# start of Supplied data

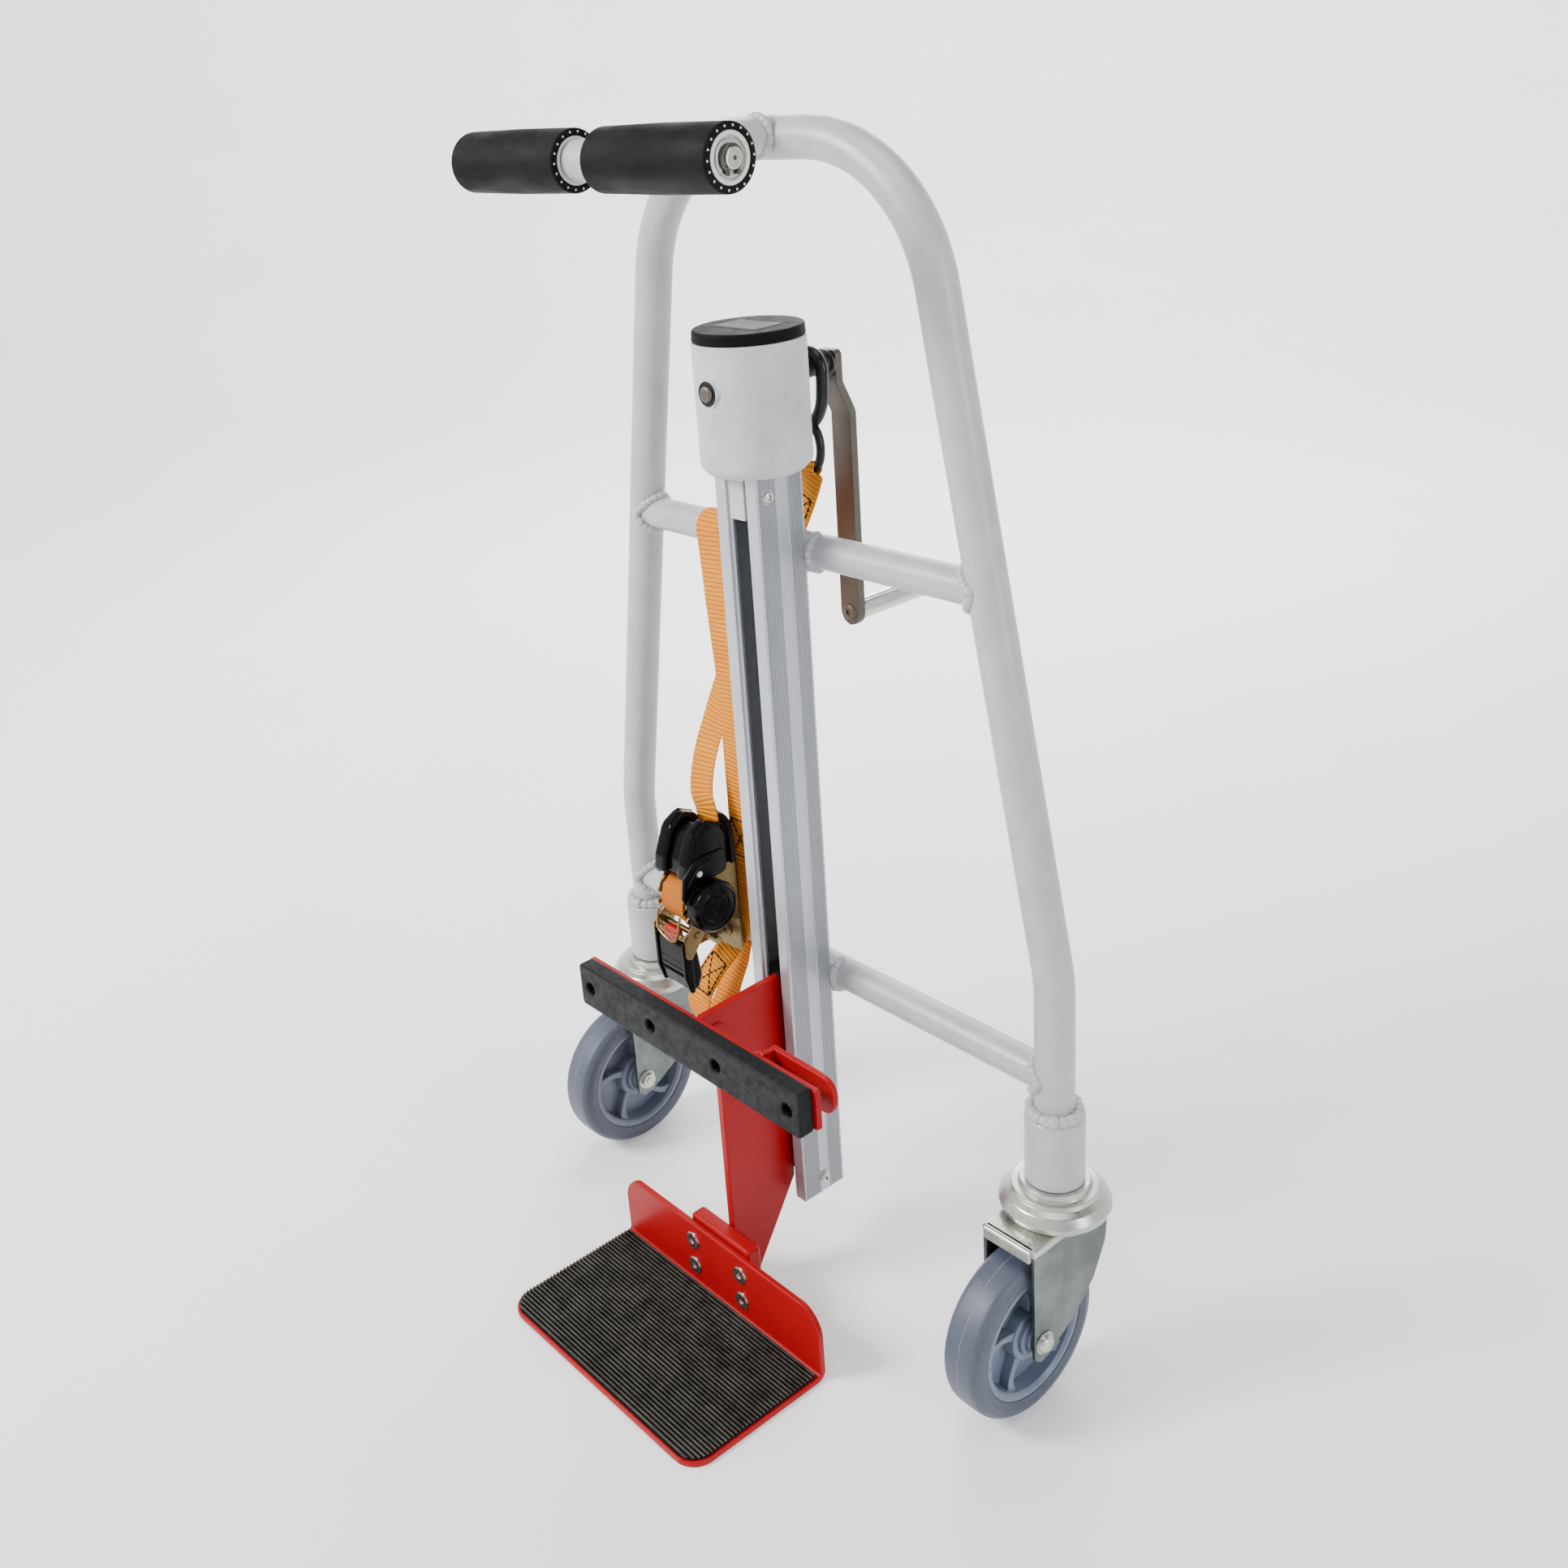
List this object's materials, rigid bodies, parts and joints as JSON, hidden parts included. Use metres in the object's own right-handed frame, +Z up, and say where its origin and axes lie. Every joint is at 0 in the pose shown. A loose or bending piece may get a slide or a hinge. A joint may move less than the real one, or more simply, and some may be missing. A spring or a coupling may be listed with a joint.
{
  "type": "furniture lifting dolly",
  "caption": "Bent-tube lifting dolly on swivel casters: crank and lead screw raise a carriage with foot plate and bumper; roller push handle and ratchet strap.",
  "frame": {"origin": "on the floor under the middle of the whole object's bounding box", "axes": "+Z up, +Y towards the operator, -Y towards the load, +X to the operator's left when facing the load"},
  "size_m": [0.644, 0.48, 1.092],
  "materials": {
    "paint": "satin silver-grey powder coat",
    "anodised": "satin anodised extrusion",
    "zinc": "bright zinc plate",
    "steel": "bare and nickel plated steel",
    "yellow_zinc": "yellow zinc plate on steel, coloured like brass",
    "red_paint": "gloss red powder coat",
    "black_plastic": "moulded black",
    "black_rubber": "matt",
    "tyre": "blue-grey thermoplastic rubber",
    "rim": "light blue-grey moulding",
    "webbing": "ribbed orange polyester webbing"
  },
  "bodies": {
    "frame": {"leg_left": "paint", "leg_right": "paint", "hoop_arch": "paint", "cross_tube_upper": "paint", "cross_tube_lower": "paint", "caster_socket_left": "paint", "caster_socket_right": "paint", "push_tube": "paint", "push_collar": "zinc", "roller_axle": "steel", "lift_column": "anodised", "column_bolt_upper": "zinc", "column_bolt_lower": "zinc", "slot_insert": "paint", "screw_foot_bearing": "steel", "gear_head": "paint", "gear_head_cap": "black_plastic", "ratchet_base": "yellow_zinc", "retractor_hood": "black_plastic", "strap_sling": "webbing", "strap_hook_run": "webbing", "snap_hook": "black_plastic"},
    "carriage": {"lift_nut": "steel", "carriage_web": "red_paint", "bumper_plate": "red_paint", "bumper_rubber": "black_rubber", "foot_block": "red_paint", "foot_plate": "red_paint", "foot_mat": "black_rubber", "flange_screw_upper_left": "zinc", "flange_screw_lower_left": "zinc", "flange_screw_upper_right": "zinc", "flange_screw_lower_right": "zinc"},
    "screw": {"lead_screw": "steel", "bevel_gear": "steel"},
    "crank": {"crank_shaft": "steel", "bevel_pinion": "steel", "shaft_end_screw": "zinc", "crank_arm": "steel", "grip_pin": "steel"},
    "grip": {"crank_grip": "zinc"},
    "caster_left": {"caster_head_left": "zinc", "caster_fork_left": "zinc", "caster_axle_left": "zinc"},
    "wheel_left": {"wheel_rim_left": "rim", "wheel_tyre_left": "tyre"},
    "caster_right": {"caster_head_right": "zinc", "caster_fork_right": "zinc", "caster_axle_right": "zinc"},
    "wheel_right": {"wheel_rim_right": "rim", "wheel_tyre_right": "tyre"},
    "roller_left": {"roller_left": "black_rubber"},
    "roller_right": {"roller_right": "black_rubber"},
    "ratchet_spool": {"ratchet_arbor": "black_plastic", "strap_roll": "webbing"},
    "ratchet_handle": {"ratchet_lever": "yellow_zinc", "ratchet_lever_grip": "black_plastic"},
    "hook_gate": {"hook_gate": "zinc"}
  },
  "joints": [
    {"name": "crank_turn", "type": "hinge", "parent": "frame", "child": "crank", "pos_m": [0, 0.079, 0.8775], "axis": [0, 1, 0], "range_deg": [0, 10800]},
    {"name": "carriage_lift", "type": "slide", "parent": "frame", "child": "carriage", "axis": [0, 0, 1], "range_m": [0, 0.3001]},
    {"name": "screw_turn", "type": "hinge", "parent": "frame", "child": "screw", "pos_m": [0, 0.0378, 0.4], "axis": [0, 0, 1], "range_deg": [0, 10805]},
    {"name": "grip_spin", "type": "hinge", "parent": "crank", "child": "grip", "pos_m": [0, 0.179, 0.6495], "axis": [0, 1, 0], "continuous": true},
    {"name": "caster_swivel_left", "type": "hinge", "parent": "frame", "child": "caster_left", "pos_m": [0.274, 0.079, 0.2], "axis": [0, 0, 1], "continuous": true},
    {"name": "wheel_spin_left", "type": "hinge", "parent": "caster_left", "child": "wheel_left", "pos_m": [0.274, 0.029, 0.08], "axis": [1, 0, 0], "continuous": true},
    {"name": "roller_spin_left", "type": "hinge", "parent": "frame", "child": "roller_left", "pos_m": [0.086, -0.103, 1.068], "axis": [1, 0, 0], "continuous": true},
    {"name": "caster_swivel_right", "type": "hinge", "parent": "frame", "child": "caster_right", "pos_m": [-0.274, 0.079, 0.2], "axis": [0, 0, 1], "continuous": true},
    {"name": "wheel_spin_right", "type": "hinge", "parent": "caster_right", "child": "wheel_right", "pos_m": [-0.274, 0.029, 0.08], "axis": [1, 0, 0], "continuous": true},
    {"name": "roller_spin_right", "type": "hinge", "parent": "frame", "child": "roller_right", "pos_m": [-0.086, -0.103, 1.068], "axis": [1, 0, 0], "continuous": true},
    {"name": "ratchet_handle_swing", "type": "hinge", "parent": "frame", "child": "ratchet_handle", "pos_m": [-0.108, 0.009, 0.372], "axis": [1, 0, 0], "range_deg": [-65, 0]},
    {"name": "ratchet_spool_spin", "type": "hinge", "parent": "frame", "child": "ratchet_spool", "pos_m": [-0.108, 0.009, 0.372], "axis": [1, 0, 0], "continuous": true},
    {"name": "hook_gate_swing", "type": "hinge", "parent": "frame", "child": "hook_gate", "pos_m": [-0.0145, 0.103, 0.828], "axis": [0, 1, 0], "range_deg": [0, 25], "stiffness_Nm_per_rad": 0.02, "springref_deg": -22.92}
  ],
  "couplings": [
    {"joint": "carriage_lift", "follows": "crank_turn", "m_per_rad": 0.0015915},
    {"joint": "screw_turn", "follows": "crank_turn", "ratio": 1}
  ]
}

# end of Supplied data
# start of Supplied data

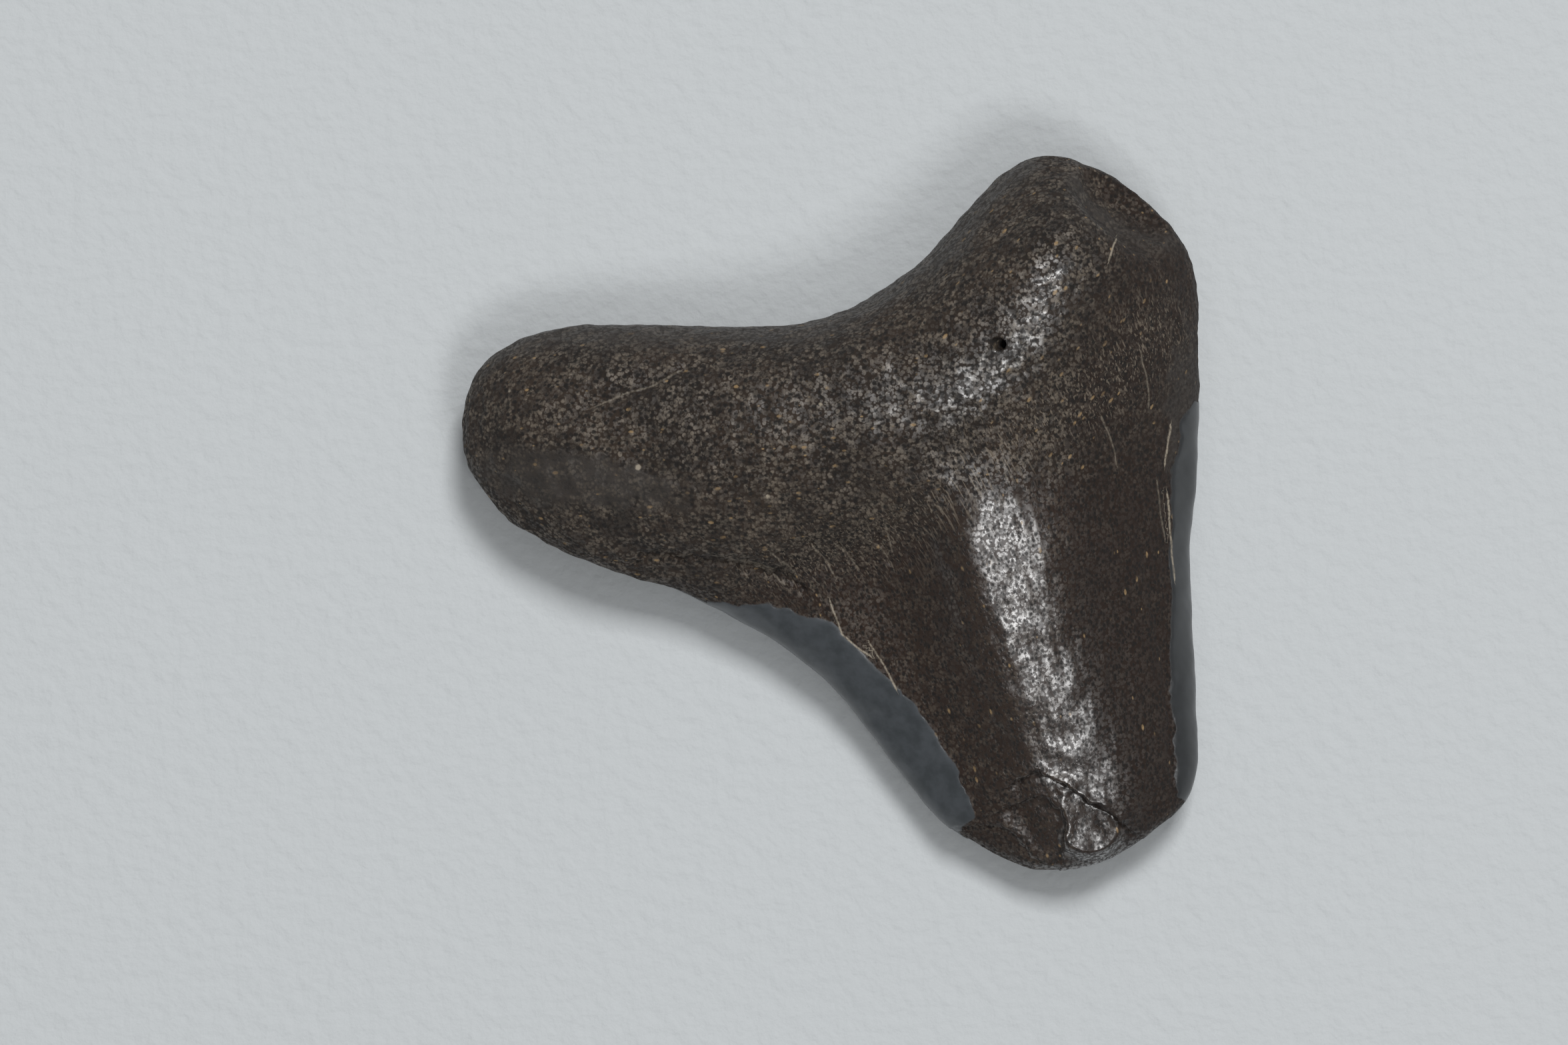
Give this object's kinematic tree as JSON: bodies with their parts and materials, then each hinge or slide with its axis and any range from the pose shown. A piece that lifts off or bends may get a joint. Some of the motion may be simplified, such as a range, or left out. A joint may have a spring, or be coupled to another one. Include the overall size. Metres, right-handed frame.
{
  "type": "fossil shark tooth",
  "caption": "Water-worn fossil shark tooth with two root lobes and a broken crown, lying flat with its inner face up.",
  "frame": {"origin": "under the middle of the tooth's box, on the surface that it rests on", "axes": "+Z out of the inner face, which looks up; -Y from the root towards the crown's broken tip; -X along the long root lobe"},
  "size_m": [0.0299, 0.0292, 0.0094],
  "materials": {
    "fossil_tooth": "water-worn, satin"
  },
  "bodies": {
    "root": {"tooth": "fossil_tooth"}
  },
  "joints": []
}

# end of Supplied data

Goal of the exercise: Which lines above contain the word "origin"? Copy each of them.

Task output:
List this object's materials, rigid bodies, parts and joints as JSON, hidden parts included. Use metres in the object's own right-handed frame, +Z up, and say where its origin and axes lie. Every joint is at 0 in the pose shown. A loose or bending piece may get a slide or a hinge. A joint may move less than the real one, or more simply, and some may be missing. A spring or a coupling may be listed with a joint.
  "frame": {"origin": "on the floor under the middle of the whole object's bounding box", "axes": "+Z up, +Y towards the operator, -Y towards the load, +X to the operator's left when facing the load"},
  "frame": {"origin": "under the middle of the tooth's box, on the surface that it rests on", "axes": "+Z out of the inner face, which looks up; -Y from the root towards the crown's broken tip; -X along the long root lobe"},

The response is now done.